United States v. Baxter

IN THE UNITED STATES COURT OF APPEALS FOR THE FIFTH CIRCUIT No. 01-11068 Summary Calendar UNITED STATES OF AMERICA, Plaintiff-Appellee, versus DENISE LYNN BAXTER, Defendant-Appellant. -------------------- Appeal from the United States District Court for the Northern District of Texas USDC No. 4:01-CR-37-2-Y -------------------- April 15, 2002 Before JONES, SMITH, and EMILIO GARZA, Circuit Judges. PER CURIAM:* Denise Lynn Baxter, having entered a conditional guilty plea to possession of methamphetamine with intent to distribute, appeals the district court’s denial of her motions to suppress (1) the evidence seized as a result of a search of her residence and (2) her written inculpatory statement.
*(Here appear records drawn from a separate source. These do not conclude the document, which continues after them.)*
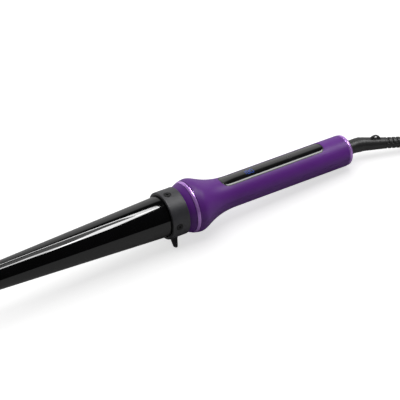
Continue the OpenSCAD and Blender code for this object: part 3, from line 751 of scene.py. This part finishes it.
def boot_radius(d):
    """Radius at distance d from the bend: a straight neck, a knuckle and a taper."""
    taper = BOOT_R - 0.1 if d < 0 else BOOT_R + (RELIEF_R - BOOT_R) * d / BOOT_LEN
    return taper + KNUCKLE * math.exp(-((d + 0.5) / KNUCKLE_LEN) ** 2)


neck_start = BOOT_START - BEND_S
boot_steps = [neck_start + (BOOT_LEN - neck_start) * k / 80 for k in range(81)]
boot_mesh = tube_mesh([boot_middle(d) for d in boot_steps], [boot_radius(d) for d in boot_steps], WAND)
boot = add_piece("outlet_boot", boot_mesh, "swivel", "boot_rubber", "cord_boot")
arch = [(LOOP_S + LOOP_HALF * math.cos(a), LOOP_FOOT_Z + LOOP_RISE * math.sin(a) ** 1.3)
        for a in (math.pi * k / 24 for k in range(25))]
carve(boot, prism(arch, LOOP_T, BOOT), "UNION")
eye = BOOT @ Matrix.Translation((LOOP_S, 0, LOOP_Z)) @ Matrix.Rotation(math.radians(90), 4, "Z")
carve(boot, rod(-5, 5, LOOP_HOLE_R, eye, steps=48))
carve(boot, rod(BOOT_START - 1, BOOT_START + BORE_DEPTH, BORE_R, WAND, steps=96))
moulded(boot, voxel=0.2, rounds=4)
print("boot skin has", len(boot.data.polygons), "faces")

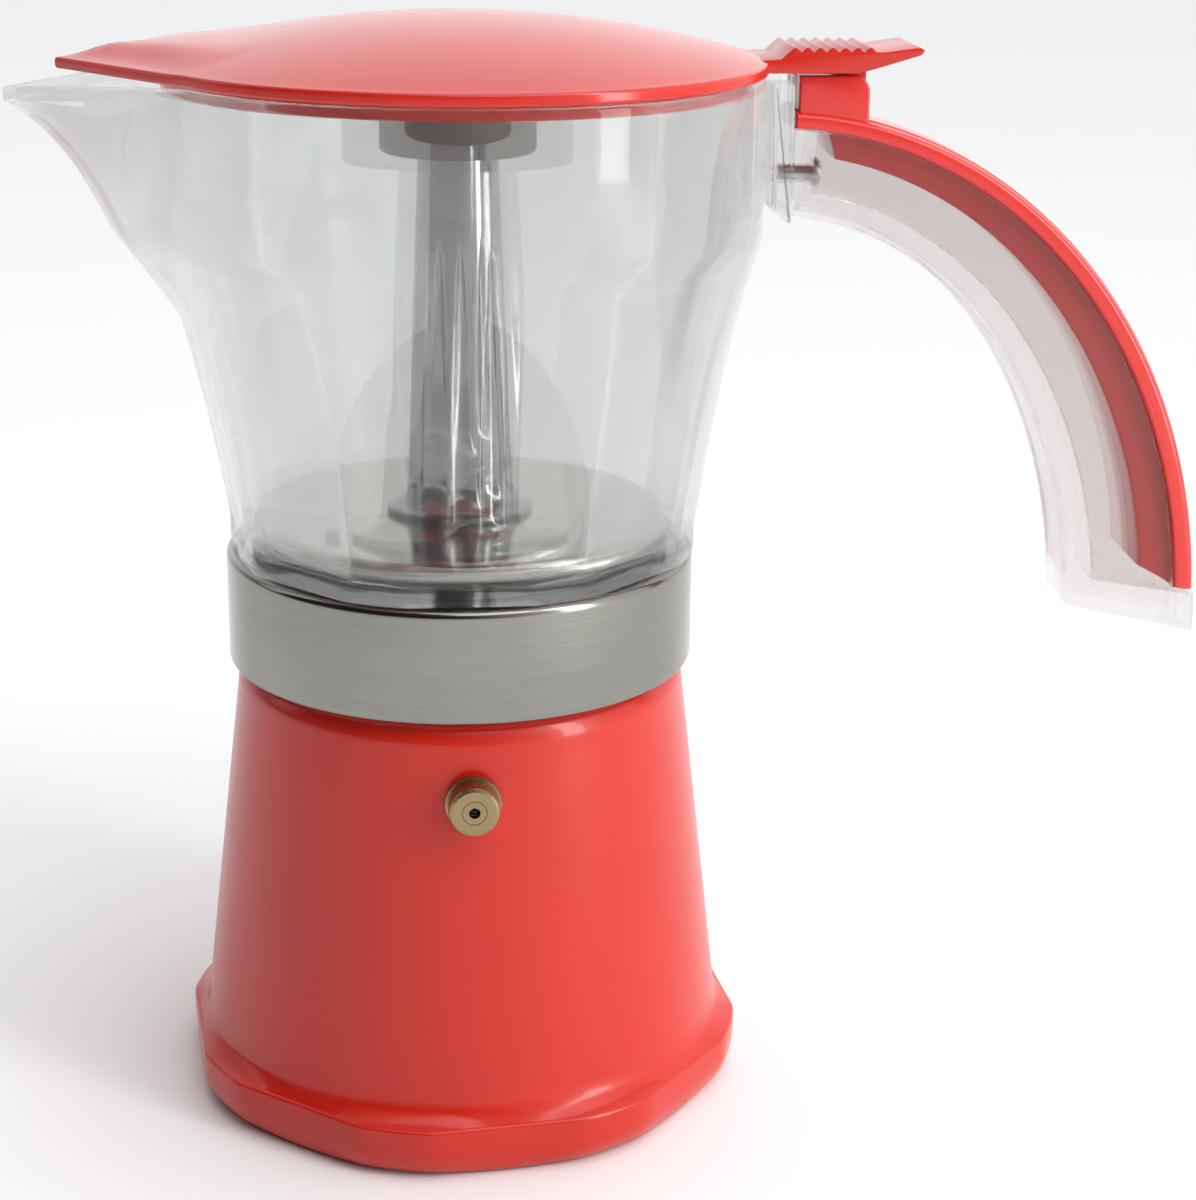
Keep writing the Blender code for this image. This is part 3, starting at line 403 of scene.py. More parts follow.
def ring_rows(radius: Grid, height: Grid, angle: Optional[Grid] = None) -> Grid:
    """Points round Z: (r sin a, -r cos a, z), for a from 0 to a full turn.

    Args:
        radius: Radii, one per row, or one per row and angle.
        height: Heights, shaped like radius.
        angle: Azimuths from -Y towards +X; evenly spaced when left out.

    Returns:
        An array of rows, angles and coordinates.
    """
    turn = azimuths() if angle is None else angle
    radius = np.broadcast_to(radius if radius.ndim == 2 else radius[:, None], (len(radius), len(turn)))
    height = np.broadcast_to(height if height.ndim == 2 else height[:, None], radius.shape)
    return np.stack([radius * np.sin(turn), -radius * np.cos(turn), height], axis=2)


def azimuths(count: int = TURN) -> Grid:
    """Evenly spaced angles of one full turn, in radians."""
    return np.arange(count) * (2 * math.pi / count)


def folded(angle: Grid, sides: int, turn: float = 0.0) -> Grid:
    """Angle from the middle of the nearest of some equal sides, the first turned by an angle."""
    step = 2 * math.pi / sides
    return np.abs((angle - turn + step / 2) % step - step / 2)


def from_spout(angle: Grid) -> Grid:
    """Angle away from -X, where the spout is, from 0 to half a turn."""
    return np.abs((angle + math.pi / 2 + math.pi) % (2 * math.pi) - math.pi)


def skin(name: str, rows: Grid, looped: bool = False, crease: float = 40.0) -> bpy.types.Object:
    """A closed surface over rows of points: neighbours are joined, and open ends are capped.

    The faces are turned outwards by the sign of the enclosed volume, the sum over the
    triangles of a . (b x c) / 6.

    Args:
        name: The object's name.
        rows: Points by row and place in the row; every row is a closed ring.
        looped: Whether the last row joins the first, as on a ring-shaped body.
        crease: Angle in degrees above which an edge is drawn sharp.

    Returns:
        The object, linked to the scene.
    """
    count, across = rows.shape[:2]
    index = np.arange(count * across).reshape(count, across)
    low, high = (index, np.roll(index, -1, 0)) if looped else (index[:-1], index[1:])
    quads = np.stack([low, np.roll(low, -1, 1), np.roll(high, -1, 1), high], axis=2).reshape(-1, 4)
    points = rows.reshape(-1, 3)
    a, b, c, d = (points[quads[:, i]] for i in range(4))
    volume = (a * (np.cross(b, c) + np.cross(c, d))).sum()
    caps = [] if looped else [index[0][::-1], index[-1]]
    for cap in caps:
        ring = points[cap]
        volume += (ring[0] * np.cross(ring[1:-1], ring[2:])).sum()
    faces = quads.tolist() + [cap.tolist() for cap in caps]
    if volume < 0:
        faces = [face[::-1] for face in faces]
    mesh = bpy.data.meshes.new(name)
    mesh.from_pydata(points.tolist(), [], faces)
    mesh.update()
    mesh.shade_smooth()
    mesh.set_sharp_from_angle(angle=math.radians(crease))
    thing = bpy.data.objects.new(name, mesh)
    bpy.context.scene.collection.objects.link(thing)
    return thing


def filleted(corners: Sequence[tuple[float, float, float]], chords: int = 7, looped: bool = True) -> Grid:
    """An outline with rounded corners, in millimetres.

    Each corner P with a fillet f is the parabola (1-t)^2 A + 2t(1-t) P + t^2 B, where A and B
    lie f away from P along its two sides.

    Args:
        corners: First coordinate, second coordinate and fillet of each corner.
        chords: Chords of each fillet.
        looped: Whether the outline closes on itself.

    Returns:
        The outline's points in metres.
    """
    given = np.array(corners, float)
    share = np.linspace(0, 1, chords + 1)[:, None]
    pieces = []
    for i, (x, z, reach) in enumerate(given):
        corner = np.array([x, z])
        if reach <= 0 or (not looped and i in (0, len(given) - 1)):
            pieces.append(corner[None])
            continue
        sides = [given[i - 1, :2] - corner, given[(i + 1) % len(given), :2] - corner]
        ends = [corner + side * min(reach / np.hypot(*side), 0.49) for side in sides]
        pieces.append((1 - share) ** 2 * ends[0] + 2 * share * (1 - share) * corner + share**2 * ends[1])
    return np.concatenate(pieces) * MM


def refined(outline: Grid, longest: float) -> Grid:
    """A looped outline with points added evenly on its long sides.

    Args:
        outline: The outline's points.
        longest: The longest side that is left whole, in metres.

    Returns:
        The outline with its new points.
    """
    after = np.roll(outline, -1, 0)
    parts = np.maximum(1, np.ceil(np.hypot(*(after - outline).T) / longest)).astype(int)
    start = np.repeat(np.arange(len(outline)), parts)
    step = np.arange(parts.sum()) - np.repeat(np.cumsum(parts) - parts, parts)
    share = (step / parts[start])[:, None]
    return outline[start] * (1 - share) + after[start] * share


def turned(
    name: str, corners: Sequence[tuple[float, float, float]], crease: float = 40.0
) -> bpy.types.Object:
    """A ring-shaped body: a looped outline turned round Z.

    Args:
        name: The object's name.
        corners: Radius, height and fillet of each corner, in millimetres.
        crease: Angle in degrees above which an edge is drawn sharp.

    Returns:
        The object.
    """
    outline = filleted(corners)
    return skin(name, ring_rows(outline[:, 0], outline[:, 1]), True, crease)


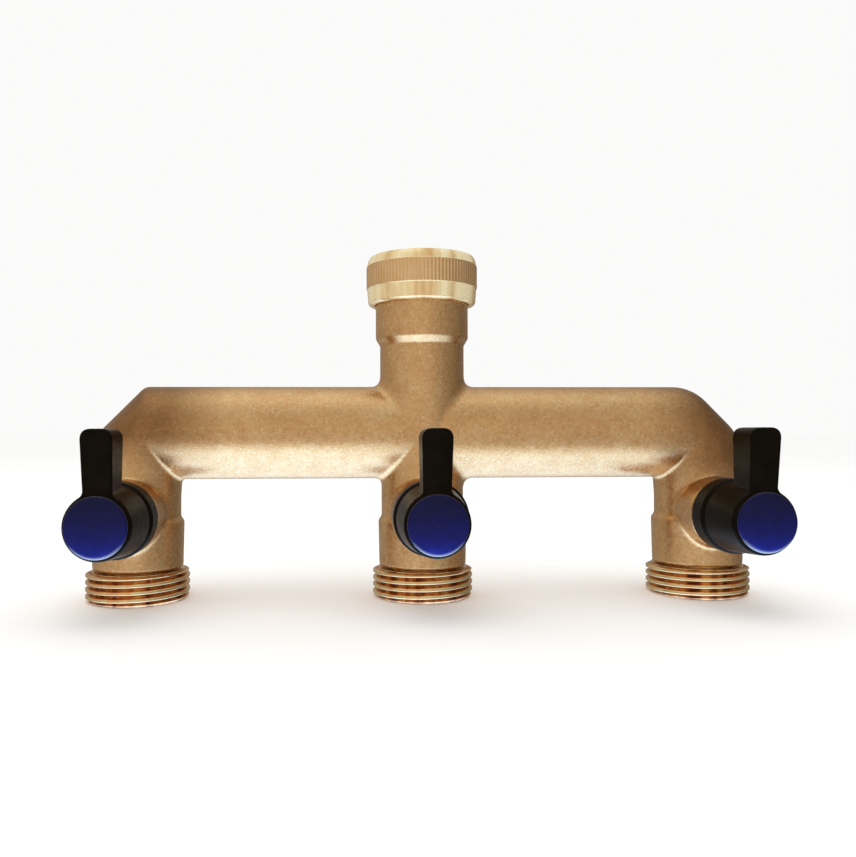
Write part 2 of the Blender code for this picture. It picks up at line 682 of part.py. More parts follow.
def main():
    for obj in list(bpy.data.objects):
        bpy.data.objects.remove(obj, do_unlink=True)
    cast_brass = paint("cast_brass", (0.46, 0.29, 0.13), 0.42, 1.0)
    turned_brass = paint("turned_brass", (0.72, 0.46, 0.20), 0.25, 1.0)
    nut_brass = paint("nut_brass", (0.78, 0.58, 0.30), 0.28, 1.0)
    black_plastic = paint("black_plastic", (0.012, 0.011, 0.010), 0.22, 0.0)
    blue_plastic = paint("blue_plastic", (0.012, 0.016, 0.16), 0.25, 0.0)
    chrome = paint("chrome_ball", (0.80, 0.80, 0.82), 0.08, 1.0)
    ptfe = paint("ptfe", (0.85, 0.85, 0.83), 0.55, 0.0)
    rubber = paint("black_rubber", (0.02, 0.02, 0.02), 0.75, 0.0)
    steel = paint("stainless_steel", (0.62, 0.62, 0.63), 0.30, 1.0)

    make_manifold(cast_brass)
    make_nut(nut_brass)
    make_inlet_parts(rubber, steel)
    for name, x in OUTLETS:
        make_nipple(name, x, turned_brass)
        nipple_seal = (CHAMBER_RADIUS + NIPPLE_GROOVE_RADIUS) / 2
        make_oring(f"nipple_oring_{name}", nipple_seal, 0.45, (x, 0, NIPPLE_ORING_Z), False, rubber)
        make_seat(f"upper_seat_{name}", x, 1, ptfe)
        make_seat(f"lower_seat_{name}", x, -1, ptfe)
        make_ball(name, x, chrome)
        make_stem(name, x, turned_brass)
        make_washer(name, x, ptfe)
        stem_seal = (STEM_BORE_RADIUS + STEM_GROOVE_RADIUS) / 2
        make_oring(f"stem_oring_{name}", stem_seal, 0.45, (x, -STEM_ORING_DEPTH, VALVE_Z), True, rubber)
        make_handle(name, x, black_plastic)
        make_screw(name, x, steel)
        make_cap(name, x, blue_plastic)


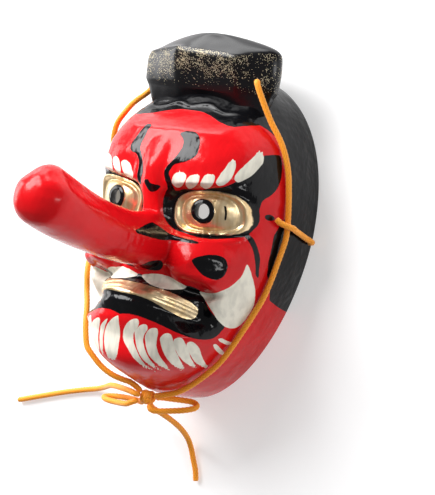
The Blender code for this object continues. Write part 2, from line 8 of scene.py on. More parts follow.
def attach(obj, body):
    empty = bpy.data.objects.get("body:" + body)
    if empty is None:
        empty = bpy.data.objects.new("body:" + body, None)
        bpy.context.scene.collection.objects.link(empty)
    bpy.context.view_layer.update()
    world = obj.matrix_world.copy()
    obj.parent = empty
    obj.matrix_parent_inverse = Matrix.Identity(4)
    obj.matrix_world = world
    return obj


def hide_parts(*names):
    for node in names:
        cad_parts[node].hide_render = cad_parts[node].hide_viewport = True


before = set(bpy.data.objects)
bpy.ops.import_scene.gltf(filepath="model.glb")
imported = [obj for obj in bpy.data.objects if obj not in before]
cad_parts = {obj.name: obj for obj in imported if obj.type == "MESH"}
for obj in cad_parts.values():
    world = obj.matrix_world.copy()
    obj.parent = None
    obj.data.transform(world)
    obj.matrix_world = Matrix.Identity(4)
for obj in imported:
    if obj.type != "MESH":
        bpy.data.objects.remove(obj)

bl_info = {
    "name": "Tengu Mask Finish",
    "version": (1, 0, 0),
    "blender": (4, 5, 0),
    "location": "View3D > Sidebar > Tengu Mask",
    "description": "Carves, lacquers and paints the mask, braids its cord and sets it on its stage",
    "category": "Object",
}

# The mask is worked out in millimetres in its own frame: X to the wearer's left, Y from the chin to the
# crown and Z out of the face. CENTRE_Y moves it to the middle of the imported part's box.
MM = 0.001
CENTRE_Y = 7.15

# Rim outline and bowl
HALF_WIDTH = 68.0
CROWN_REACH = 91.0
CHIN_REACH = 123.0
CROWN_POWER = 2.2
CHIN_POWER = 1.75
POWER_SPAN = (-14.0, 14.0)
FACE_HEIGHT = 84.0
WALL = 4.5
CARVED_SHARE = 0.86

# Nose: a long shaft that leans towards the crown and ends in a round bulb
NOSE_FOOT_Y = -23.0
NOSE_FOOT_RADIUS = 19.0
NOSE_SHAFT_RADIUS = 16.2
NOSE_BULB_RADIUS = 18.2
NOSE_SHAFT_START = 102.0
NOSE_BULB_CENTRE = 183.0
NOSE_BULB_DEPTH = 15.2
NOSE_RIDGE_TRIM = 0.13
NOSE_BASE_SPREAD = 0.05
NOSE_WAIST_SHARE = 0.7
NOSE_LEAN = 20.0
NOSE_LEAN_START = 90.0
NOSE_LEAN_REACH = 100.0
NOSE_LEAN_POWER = 1.8
NOSE_FOOT_LIFT = 1.5
NOSE_HOLLOW_RADIUS = 11.0
NOSE_HOLLOW_TAPER = 0.15
NOSE_HOLLOW_START = 94.0
NOSE_HOLLOW_TOP = 165.0
NOSE_HOLLOW_END = 170.0
NOSE_HOLLOW_FOOT_RADIUS = 14.0
NOSE_INSIDE_Z = 70.0

# A pair that is named as a span is where a form starts to rise and where it is full
FULLNESS = 2.0
CHEEK_FULLNESS = 2.5
CHEEK_FULLNESS_SPAN = (-12.0, -46.0)
JAW_FULLNESS = 3.5
JAW_FULLNESS_SPAN = (-62.0, -80.0)
CHIN_EASING = 2.5
CHIN_EASING_SPAN = (-96.0, -114.0)
INNER_SETBACK = 2.0

# Muzzle, cheek hollow, jowl, the swelling between the brows, and the step down at the crown
MUZZLE_WIDTH = 24.0
MUZZLE_CHIN_WIDENING = 12.0
MUZZLE_WIDENING_SPAN = (-62.0, -78.0)
MUZZLE_HEIGHT = 14.0
MUZZLE_TOP_SPAN = (-46.0, -56.0)
MUZZLE_CHIN_DROP = 5.0
MUZZLE_DROP_SPAN = (-70.0, -84.0)
MUZZLE_FOOT_SPAN = (-115.0, -92.0)
HOLLOW_DEPTH = 13.0
HOLLOW_X = 39.0
HOLLOW_SPREAD = 12.0
HOLLOW_TOP_SPAN = (-38.0, -50.0)
HOLLOW_FOOT_SPAN = (-80.0, -66.0)
JOWL_HEIGHT = 8.0
JOWL_CENTRE = (50.0, -57.0)
JOWL_RADII = (14.0, 26.0)
JOWL_TILT = -0.25
GLABELLA_HEIGHT = 8.0
GLABELLA_CENTRE = (0.0, 19.0)
GLABELLA_RADII = (17.0, 26.0)
CROWN_DROP = 20.0
CROWN_DROP_SPAN = (44.0, 65.0)
CROWN_SIDE_SHARE = 0.65
CROWN_SIDE_SPAN = (22.0, 42.0)

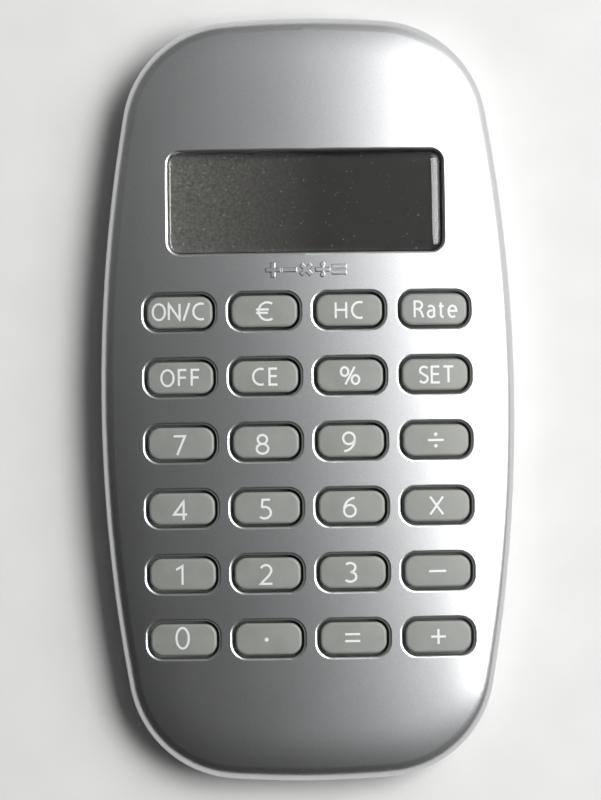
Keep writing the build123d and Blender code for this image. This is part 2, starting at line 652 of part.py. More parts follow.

Baxter has submitted a motion to supplement the record excerpts with a videotape of the arrest of her husband, Stephen L. Baxter. The motion to supplement the record excerpts is GRANTED. * Pursuant to 5TH CIR. R. 47.5, the court has determined that this opinion should not be published and is not precedent except under the limited circumstances set forth in 5TH CIR. R. 47.5.4. No. 01-11068 -2- Baxter first argues that the district court erred in its determination that under the totality of the circumstances her written consent to search her residence was voluntary. Baxter has not shown that the district court clearly erred in its finding that her consent was given voluntarily. See United States v. Kelley, 981 F.2d 1464, 1470 (5th Cir. 1993). Baxter next argues that her detention was illegal and that the Government has a higher burden to carry in such circumstances than when consent is given following a permissible detention. Because this argument was not raised in the district court, our review is for plain error. See United States v. Olano, 507 U.S. 725, 733-34 (1993). Baxter has failed to show that the district court committed any error, plain or otherwise. Finally, Baxter argues that her written inculpatory statement was involuntarily given and should have been suppressed as fruit of the poisonous tree of her illegal detention and involuntary consent to search her home. Baxter has not shown that the district court erred in its determination that her written statement was made as a result of her “free and rational choice.” See United States v. Rico, 51 F.3d 495, 507 (5th Cir. 1995). Accordingly, the judgment of the district court is hereby AFFIRMED.